When it comes to enhanced material structural capabilities and durability, composites are a key, according to Jeffrey Sternberg, DuPont’s automotive technology director. In an April 27 phone interview from Wilmington, Sternberg said he sees significant opportunity and growth in the area of carbon fiber thermoplastic composites, or mixtures of glass-fiber and carbon-fiber thermoplastic composites. Most composites today, of course, are based on thermoset composites.
“Thermosets have certain advantages,” he said, “but they also have some disadvantages, as well, around cycle time and things like that.” And he noted that thermoplastic-based composites could allow for improved recyclability – addressing another topic that ranked high among survey respondents.
“It requires some additional process development, of course, and probably some infrastructure, but I think the potential is greater there,” Sternberg said, referring to TP composites. DuPont is already busy in this area, having developed its “Vizilon TPC” thermoplastic composite, which French automaker PSA Peugeot Citroen is testing in a side impact beam (see this June 2013 European Plastics News story).
The Vizilon beam – whose composite technology is based on DuPont’s Zytel® nylon 66 material – is said to offer a 40 percent weight reduction vs. the original beam made from ultra-high strength steel.

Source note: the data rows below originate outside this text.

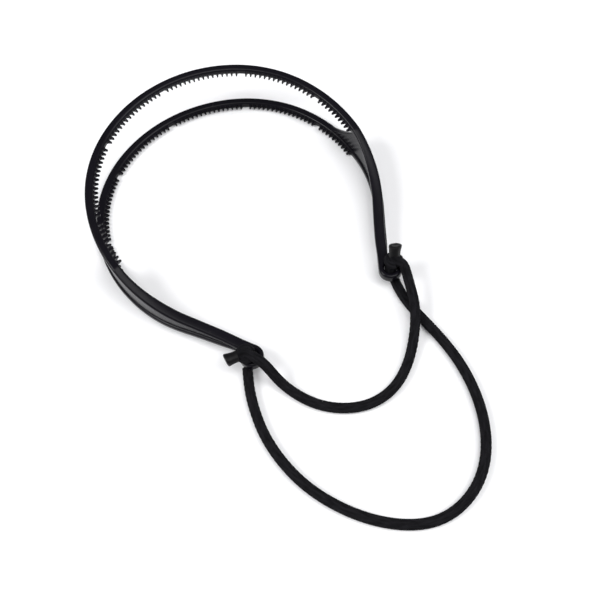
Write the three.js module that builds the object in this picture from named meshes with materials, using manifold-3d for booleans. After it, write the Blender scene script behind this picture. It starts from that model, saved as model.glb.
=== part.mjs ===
// Double-arch comb headband with two braided elastic cords.
//
// Frame: millimetres, +Z up. The headband lies flat, with the lower arch on z = 0. +X runs from ear
// to ear, +Y from the open ends to the crown. The origin is under the middle of the moulding's box.

import * as THREE from 'three';
import { mergeVertices } from 'three/addons/utils/BufferGeometryUtils.js';
import Module from 'manifold-3d';

const wasm = await Module();
wasm.setup();

// ---------------------------------------------------------------- driving dimensions

// Plan of one half of the hoop, from the crown to the eyelet: three arcs that turn inwards, and the
// end of the leg, which bends slightly outwards. Radii are those of the middle of the band.
const CROWN_RADIUS = 66.5;
const CROWN_LENGTH = 35;
const SHOULDER_RADIUS = 60.6;
const SHOULDER_LENGTH = 40;
const SIDE_RADIUS = 71.8;
const SIDE_LENGTH = 70;
const LEG_RADIUS = 600;
const LEG_LENGTH = 33.4;

const BAND_THICKNESS = 3.8; // across the band, towards the head
const BAND_DEPTH = 3.4; // along Z on the lower arch
const BAND_EDGE = 0.8; // chamfer that stands for the rounded edges
const OPENING_ANGLE = THREE.MathUtils.degToRad(6.9); // slope of the upper arch against the lower one

const CROTCH_AT = 108; // length along the band from the crown to where the two arches join
const CROTCH_HEIGHT = 20.8; // full height of a leg at the crotch
const FLOOR_TAPER = 1.5; // how quickly a leg's lower edge rises from the crotch
const ROOF_TAPER = 1.8; // how quickly its upper edge falls
const LEG_SWELL_IN = 0.8; // how much a leg's inner face grows towards the head
const LEG_SWELL_OUT = 0.2; // how much its outer face grows outwards
const LEG_SWELL_RUN = 30; // length over which it grows, from the crotch
const LEG_RAIL = 3.0; // height of the thick rail along each edge of a leg
const LEG_GROOVE = 0.7; // how far the web between the rails is sunk on each side

const GUSSET_RUN = 36; // the lower arch rises towards a leg over this length
const GUSSET_THICKNESS = 2.2;
const GUSSET_HEADROOM = 1.0; // left under the upper arch at the crotch
const GUSSET_STEPS = 10;

const TOOTH_PITCH = 2.4;
const TOOTH_LENGTH = 2.2;
const TOOTH_ROOT = 1.5; // width of a tooth at the band
const TOOTH_TIP = 0.6;
const TOOTH_SINK = 0.6; // how far a tooth reaches into the band
const TEETH_PER_GROUP = 16;
const TEETH_STOP = 2.0; // the last tooth stands at least this far from the crotch

const CORD_DIAMETER = 4.5;
const BORE_PLAY = 0.55; // between the cord and the eyelet's bore, all round
const CORD_ROOM = 0.5; // between the cord on the table and an eyelet's underside
const EYELET_BORE = CORD_DIAMETER + 2 * BORE_PLAY;
const EYELET_LIFT = CORD_DIAMETER + CORD_ROOM; // from the table to the underside of the eyelet
const EYELET_WALL = 2.4;
const EYELET_HEIGHT = 4.4;

const CORD_SIDES = 8;
const CORD_STEP = 2 * CORD_DIAMETER; // length of one straight piece of a cord's tube
const DROP_FOOT = 0.1; // height above the table of the cord's lowest point under an eyelet
const KNOT_WIDTH = 9.6;
const KNOT_HEIGHT = 6.4;
const KNOT_DOME = 3.6; // from the knot's widest level to its top
const KNOT_SHIFT_OUT = 2.2; // the knot sits off the bore, outwards
const KNOT_SHIFT_BACK = 0.8; // and towards the crown
const TAIL_LENGTH = 3.4;
const TAIL_DIAMETER = 5.6;
const TAIL_ROUND = 0.9;
const TAIL_NECK = 0.35; // share of the sealed end that keeps the cord's width
const TAIL_SWOLLEN = 0.6; // share at which it has swollen to its full width
const TAIL_TOWARDS = { 1: [0.35, 0.5, 0.79], [-1]: [-0.93, 0.36, 0.05] };

const GAP = 0.3; // between solids that touch on the real object
const FLEX_GAP = 0.8; // lets the upper arch tilt against the legs
const BLOCK_WIDTH = 300; // cutting blocks are wider than the hoop
const BLOCK_MARGIN = 20;
const OVERCUT = 1; // how far a cut runs past what it cuts
const WELD = 1e-4; // points nearer than this are one point
const BLOCK_STEPS = 24;
const BAND_STEPS = 56;
const STRIP_STEPS = 14;
const ROUND_SIDES = 28; // around an eyelet
const DROP_SIDES = 12;
const TAIL_SIDES = 14;
const KNOT_SIDES = 16;
const KNOT_ROWS = 10;

// ---------------------------------------------------------------- plan of the hoop

const PLAN_ARCS = [
  { radius: CROWN_RADIUS, length: CROWN_LENGTH },
  { radius: SHOULDER_RADIUS, length: SHOULDER_LENGTH },
  { radius: SIDE_RADIUS, length: SIDE_LENGTH },
  { radius: -LEG_RADIUS, length: LEG_LENGTH },
];
const HALF_LENGTH = CROWN_LENGTH + SHOULDER_LENGTH + SIDE_LENGTH + LEG_LENGTH;

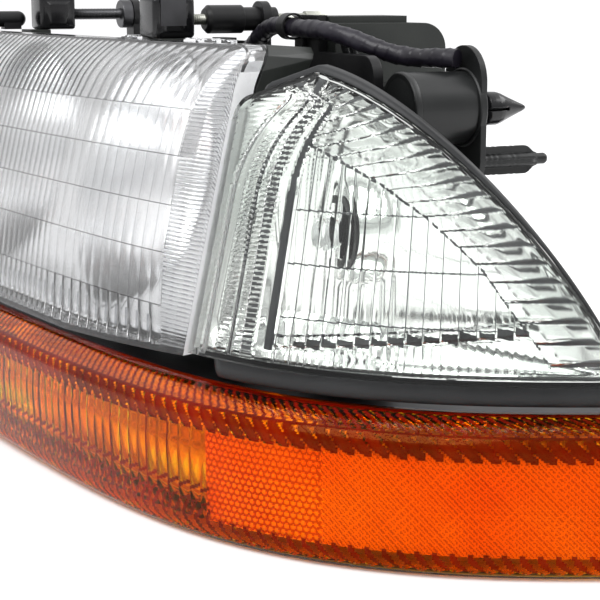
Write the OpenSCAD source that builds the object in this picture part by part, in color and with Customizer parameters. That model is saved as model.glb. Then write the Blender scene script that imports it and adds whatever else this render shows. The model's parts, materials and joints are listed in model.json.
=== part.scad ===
// Car headlight assembly, left-hand unit: aimed headlamp, corner lamp, turn-signal lamp and carrier.
// Front faces -Y, outboard is +X, up is +Z. The origin is the middle of the conical locating pin's round land.

/* [Headlamp] */
// Distance along the lamp's front curve to the headlamp's inboard end
head_s0 = -222; // [-226:1:-215]
// Distance along the curve to the headlamp's outboard end
head_s1 = 151.5; // [149:0.5:152]
// Height of the headlamp lens's top edge
head_top = 217; // [212:1:218]
// Rake of the clear lenses, rise over run
rake = 0.27; // [0.24:0.01:0.3]
// Depth of the headlamp housing's body behind its lens
head_depth = 44; // [40:1:46]
// Focal length of the headlamp reflectors
focus = 20; // [19:0.5:21]
// Wall thickness of the lenses
lens_wall = 3; // [2.4:0.2:3.2]

/* [Corner lamp] */
// Distance along the curve to the corner lens's inboard edge
corner_s0 = 156.5; // [156:0.5:158]
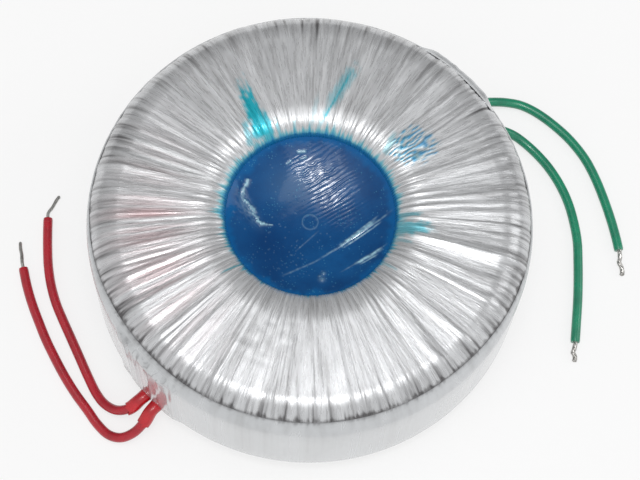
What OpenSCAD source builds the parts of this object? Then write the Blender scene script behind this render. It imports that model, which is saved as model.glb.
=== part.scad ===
// Toroidal transformer: a wound steel ring with two windings, wrapped in pleated
// clear film, with a resin-filled centre and four flexible leads.
// Built outward from the core, layer by layer. +Z is up, and the origin is on the
// axis, at the mouth of the threaded insert in the flat underside of the resin.

/* [Core] */
// Inner diameter of the wound strip-steel ring
core_id = 59.4; // [58:0.2:64]
// Outer diameter of the wound strip-steel ring
core_od = 107.2; // [104:0.2:112]
// Height of the ring, the width of its strip
core_h = 31; // [28:0.5:36]
// Radius on the ring's edges
core_edge = 1; // [0.6:0.1:1.4]
// Thickness of the tape over the bare core
core_tape_t = 0.4; // [0.3:0.05:0.6]

/* [Windings] */
// Build of the primary winding in the hole, where its turns crowd
primary_in_t = 2.8; // [2.4:0.1:3.2]
// Build of the primary winding outside the ring
primary_out_t = 2.2; // [1.8:0.1:2.6]
// Build of the primary winding on the two faces
primary_face_t = 2.4; // [2:0.1:2.8]
// Thickness of the tape between the two windings
middle_tape_t = 0.3; // [0.2:0.05:0.5]
// Build of the secondary winding in the hole
secondary_in_t = 2.6; // [2.2:0.1:3]
// Build of the secondary winding outside the ring
secondary_out_t = 2; // [1.6:0.1:2.4]
// Build of the secondary winding on the two faces
secondary_face_t = 2.3; // [2:0.1:2.7]
// Growth of a layer's outer edge radius for each millimetre wound on
outer_rounding = 1.35; // [1.2:0.05:1.5]
// Growth of a layer's radius at the hole for each millimetre wound on
inner_rounding = 0.8; // [0.6:0.05:1]

/* [Film] */
// Thickness of the film wrap in its valleys
film_t = 1; // [0.9:0.1:1.4]
// Greatest height of a pleat above the valleys
pleat_h = 0.6; // [0.3:0.1:0.9]
// Number of pleats round the ring
pleat_count = 72; // [48:1:90]
// Fall of the film's face from the hole to the outer shoulder
crown_fall = 0.4; // [0:0.1:0.5]
// Width of the rounded shoulder round the hole
shoulder_w = 8.5; // [7.5:0.5:10]
// Height of the rounded shoulder round the hole
shoulder_h = 4.2; // [3.6:0.2:5]
// Thickness of the film band round the side wall
band_t = 0.5; // [0.3:0.1:0.8]
// Angle up the outer edge at which the band stops, where the pleats are tucked in
band_edge_a = 42; // [38:1:44]

/* [Patches over the lead exits] */
// Thickness of the film patch over the red leads
red_patch_t = 0.6; // [0.3:0.1:1]
// Direction of the middle of the red patch
red_patch_a = -133; // [-136:1:-130]
// Angle that the red patch spans
red_patch_span = 28; // [22:1:36]
// Thickness of the film patch over the green leads
green_patch_t = 1.4; // [0.6:0.1:1.8]
// Direction of the middle of the green patch
green_patch_a = 50; // [48:1:53]
// Angle that the green patch spans
green_patch_span = 28; // [24:1:36]
// Angle up and down the outer edge at which both patches stop
patch_edge_a = 36; // [34:1:37]

/* [Resin centre] */
// Depth of the dish in the resin's top
dish_depth = 5.2; // [3:0.2:7]
// Diameter of the brass insert
insert_d = 10; // [9:0.5:12]
// Length of the brass insert
insert_l = 22; // [20:0.5:26]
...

Sternberg acknowledged that when it comes to a glass-fiber/carbon-fiber mixed filler thermoplastic composite, “that is still more in the R&D phase.
Addressing the point that nearly a third of respondents express interest in improved multimaterial technologies, Sternberg said he sees a lot of effort going into joining technology. Many automakers are using mixed materials to construct their chassis and bodies-in-white, and joining these dissimilar materials is a real challenge.
“I think we’re going to see a lot of development in the next few years about how to join composites to aluminum, and aluminum to steel, and one composite type to another composite type to make these bodies.”
As for 3D printing, Dean said, “It’s a growing area, for sure. A key question will be on the equipment side – what [additive manufacturing] technology will come out ahead, or will there be multiple versions, and what types of materials can they run?”
Sternberg said it’s “still an open question” as to what role 3D printing might play in larger-scale manufacturing (beyond it’s current primary use for prototyping work).
“There are still a number of technical hurdles that need to be overcome before we see that realized,” he said. “3D printed plastic parts tend to be not as strong as an injection molded or blow molded part. There are lots of void spaces, and we’re going to need to find a way to improve the mechanical strength of those parts. There also are temperature limitations, based on the polymers currently used.
“If we can move to using crystalline polymers in 3-D printing,” Sternberg said, “that will open some doors. But we’re still a ways away.”
The two DuPont executives also are in agreement when it comes to the future of renewably sourced materials.
“The key is,” Dean stressed, “it can’t just be about being a biomaterial. It needs to add some functionality that is not otherwise available through different chemical means.”
To which Sternberg added: “… it’s going to continue to be a struggle and a challenge for renewably sourced materials if they’re performing the same function and it requires paying a price premium.” They need to deliver real performance advantages to become a major factor, he said.
Meeting the demands of plastics-consuming professionals won’t be easy. There are a host of major challenges, which perhaps helps explain another one of the survey’s results. Some 39 percent of respondents said they believe the role of the material supplier is more important now than it was just three years ago (vs. just 3 percent who think it is less important).